# Marlin & Ram Powel



## Matt09 (Jun 6, 2008)

Any reports in the last week or so? Thanks


----------



## Head Kned (Mar 21, 2011)

No reports that i have seen yet, but there has been some good water on them in the last week according to Hilton's.


----------



## Kevdog540 (Aug 7, 2008)

Fished there last Fri night, water wasn't great. We only caught 2 blackfin and that was at sunrise. Fished Ram, Beer Can, & Marlin that night never marked fish and saw nothing on the surface. Saw bait at Beer Can other than that pretty lifeless.


----------



## Chris V (Oct 18, 2007)

I was out there all last weekend and we caught yellowfin to 95lbs and released a white. Saw a big blue freejumping a couple times and I tried to live bait her but never got her to bite. Water was clean mixed blue with plenty of bait.
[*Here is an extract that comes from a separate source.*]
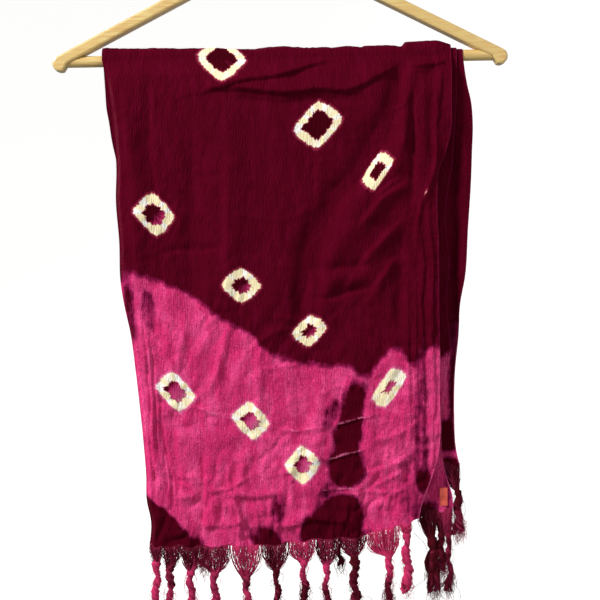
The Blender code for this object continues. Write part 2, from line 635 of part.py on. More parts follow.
def main():
    empty_scene()
    stole = new_collection("dupatta stole on hanger")
    cutters = new_collection("cutters")
    cutters.hide_render = True
    cloth = material("tie-dyed cloth", MAROON, 0.75)
    plain = material("woven label", ORANGE, 0.8)
    wood = material("varnished wood", PALE_WOOD, 0.4)
    steel = material("plated steel wire", STEEL, 0.25, 1.0)
    build_cloth(stole, cloth)
    build_trims(stole, cutters, cloth, plain)
    build_hanger(stole, cutters, wood, steel)


if __name__ == "__main__":
    main()
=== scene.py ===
"""A tie-dyed dupatta stole over the bar of a wooden clothes hanger: its cloth, fringes, label and hanger.

Metres, +Z up, +X along the bar, -Y towards whoever looks at the front. The origin is the hook's seat.
A place on the cloth is (x, drop), along the bar and down from its axis, or (x, run): run goes along the
cloth from the bar, down the front, and is negative over the bar and down the back. The tables of the cloth's
lines, folds, tassels, rings and blots give their lengths in millimetres.
"""

import math
from collections import namedtuple

import bpy
import numpy as np
from mathutils import Matrix, Vector


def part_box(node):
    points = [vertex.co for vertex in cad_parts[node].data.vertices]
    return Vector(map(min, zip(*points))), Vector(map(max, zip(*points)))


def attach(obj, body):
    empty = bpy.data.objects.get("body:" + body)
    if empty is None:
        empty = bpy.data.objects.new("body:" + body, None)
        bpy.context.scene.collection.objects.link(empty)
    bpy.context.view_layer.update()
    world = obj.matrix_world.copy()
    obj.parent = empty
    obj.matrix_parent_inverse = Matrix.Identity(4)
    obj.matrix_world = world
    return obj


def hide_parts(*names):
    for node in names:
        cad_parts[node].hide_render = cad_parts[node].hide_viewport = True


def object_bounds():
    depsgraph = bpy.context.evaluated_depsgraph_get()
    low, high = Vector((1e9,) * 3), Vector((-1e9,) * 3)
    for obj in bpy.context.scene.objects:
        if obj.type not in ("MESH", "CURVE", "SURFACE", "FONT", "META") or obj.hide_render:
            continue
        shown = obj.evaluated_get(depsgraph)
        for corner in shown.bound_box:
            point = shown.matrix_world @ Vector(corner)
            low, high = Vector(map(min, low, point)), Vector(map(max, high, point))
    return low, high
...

I apologize for not posting any reports lately, have been pretty lazy with it.


----------



## alpike99 (Jul 16, 2011)

Found this message board while looking up Ram fishing reports. I work on Ram Powell and have never seen so many boats out here at once. Assuming there is a big tournament going on. But the water is pretty blue and these boats out here are catching some fish.


----------



## Xiphius (Oct 10, 2007)

alpike welcome... the Alabama Deep Sea fishing Rodeo is this weekend. Keep us informed of water conditions first hand information is awesome for us bluewater junkies...


----------



## JoeyWelch (Sep 25, 2009)

alpike99 said:


> Found this message board while looking up Ram fishing reports. I work on Ram Powell and have never seen so many boats out here at once. Assuming there is a big tournament going on. But the water is pretty blue and these boats out here are catching some fish.


Rodeo weekend


----------



## Matt09 (Jun 6, 2008)

Was gonna go sunday afternoon, but the props off my uncles boat got stolen!!!! WTF!!!!!


----------



## JoeyWelch (Sep 25, 2009)

I hate a thief!


----------



## alpike99 (Jul 16, 2011)

Woke up this afternoon and the water isnt nearly as blue as yesterday, but not bad. Dirtied up either last night or during the day today. Still several boats fishing however.


----------



## Matt09 (Jun 6, 2008)

Keep this thread going till next weekend. I'llbe out there then, thanks for the input.


----------



## matttheboatman (Aug 25, 2008)

Alpike99,

You would do the fishing community a great service if you and/or your co-workers could post water conditions periodically from the Rig. Title the post - "Ram Powell Water Conditions" and you will have every offshore fisherman's attention. Are you always on Ram Powell or do you move around to other rigs?

Thanks, Matt


----------



## alpike99 (Jul 16, 2011)

Spend half the year on Ram, half at home. Water is still murky compared to what it was around thursday and friday. Really seems like its getting more green by the day. If it changes for the better during the next week that I'm out here, then I will post.


----------



## reeltruth2 (Jul 30, 2008)

We are coming back to O.B. for vacation on the 23rd. We fished the ram powell last time we were there. Would like to know if it producing now. How's it look for next week. 

REELTRUTH
Worldcat 330 TE


----------



## alpike99 (Jul 16, 2011)

Water is green right now and not much fish activity around the platform.


----------



## specktackler04 (Mar 16, 2009)

alpike99 thanks for the reports on the water condition good to have you as a friend if you are an offshore fisherman


----------



## alpike99 (Jul 16, 2011)

Gettin ready to leave for a few weeks. Water is still mighty green. 5 boats in the field, running between us and Marlin and deeper platforms. Bunch of bait fish and a few tuna groups jumping showed up yesterday. Still there as of now. But havent noticed anyone tearing them up. Even saw a few whales this morning.


----------